- Directed by: Ray Nazarro
- Written by: George Bricker
- Produced by: Wallace MacDonald
- Starring: Wayne Morris Preston Foster Kay Buckley William Bishop Frank McHugh
- Cinematography: Philip Tannura
- Edited by: Aaron Stell
- Production company: Columbia Pictures
- Distributed by: Columbia Pictures
- Release date: November 16, 1950;
- Running time: 69 minutes
- Country: United States
- Language: English

= The Tougher They Come =

1950 film directed by Ray Nazarro

The Tougher They Come is a 1950 American lumberjack drama film directed by Ray Nazarro, written by George Bricker and starring Wayne Morris and Preston Foster. The film was released on November 16, 1950 by Columbia Pictures.

==Plot==
Seattle loggers Bill Shaw and Joe McKinley are friendly rivals for the hand of Helen, but she sees no future in logging until Joe reveals that he has inherited his uncle's lumber company. However, she agrees to marry because she believes that Joe will live in Chicago as his uncle did. A year passes, and the couple are still living at the logging camp, and the logging business is near bankruptcy. Helen learns that lumber magnate Thompson has offered to buy the business for a meager offer, and she insists that Joe consider it. Helen secretly visits the lumber magnate, offering to help him seal the deal with Joe.
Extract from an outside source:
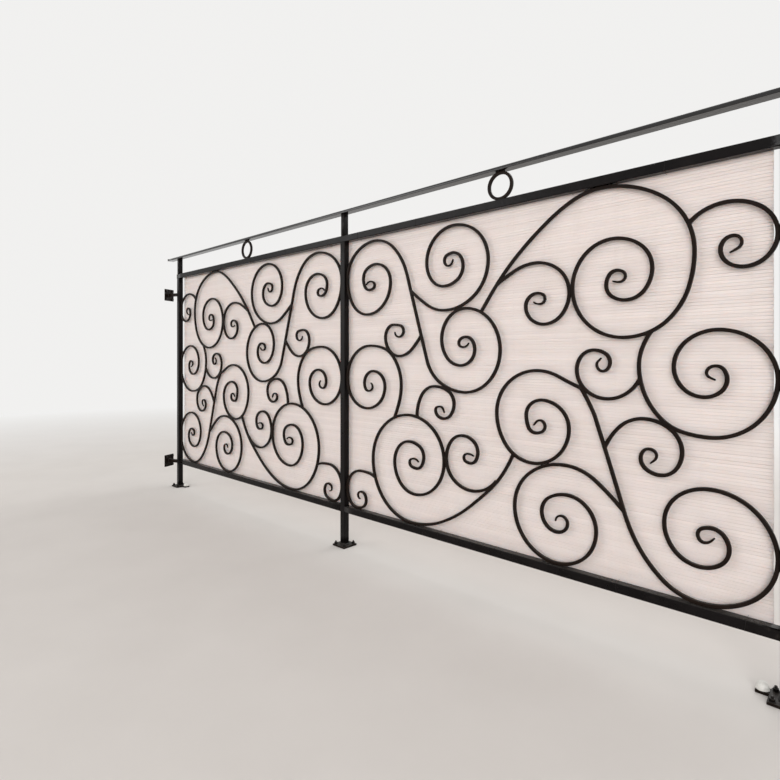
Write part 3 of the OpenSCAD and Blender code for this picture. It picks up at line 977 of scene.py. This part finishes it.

Joe reunites with Bill in Seattle, and Joe invites him to come north with him and Helen and log for the winter. Bill is reluctant at first, but he hears that Joe's logging crew has experienced an unusual amount of accidents and he suspects that Thompson is trying to force Joe from business, and he agrees to join them. However, they do not know that Joe's foreman Gus Williams is in Thompson's pocket and was hired to sabotage Joe's operation.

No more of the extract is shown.